How are biologics being used in targeted gene therapy?
Targeted gene therapy involves the delivery of genetic material to specific cell types in specific locations in order to alter their function or render them susceptible to other substances (i.e., prodrugs). In cases of rare genetic disorders caused by mutations, gene therapy can be used to replace defectives gene with functional copies.
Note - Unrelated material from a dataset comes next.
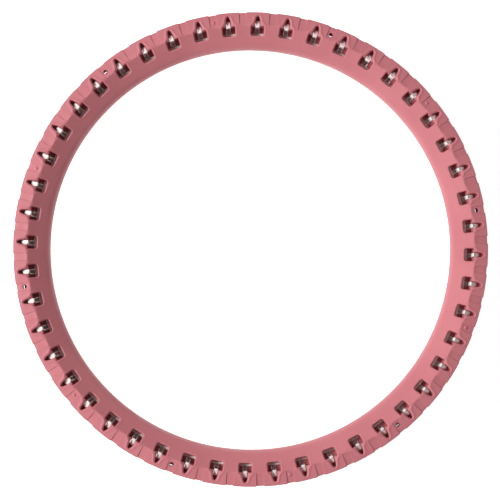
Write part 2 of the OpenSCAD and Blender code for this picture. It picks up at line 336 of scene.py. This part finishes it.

Here, the vector – usually a virus – used to deliver the genetic material is critical, as poor vector selection/design can lead to issues such as immunogenicity and mutagenesis.1
Targeted gene therapy has also been linked with immune-mediated inflammatory diseases and other chronic conditions, but features most prominent in anti-cancer research because of the indiscriminate nature of existing therapeutic approaches such as radiotherapy and chemotherapy.2,3 Genes selected for targeted delivery typically encode enzymes designed to convert non-toxic prodrugs into cytotoxic agents, and are usually delivered via viral vectors.2,3
(1) L. Andrews et al., “A snapshot of biologic drug development: Challenges and opportunities,” Hum Exp Toxicol, 34(12):1279-1285, 2015.
(2) I.H. Tarner et al., “Targeted gene therapy: frontiers in the development of 'smart drugs',” Trends Biotechnol, 22(6):304-310, 2004.
(3) V.V. Padma, “An overview of targeted cancer therapy,” Biomedicine (Taipei), 5(4):19, 2015.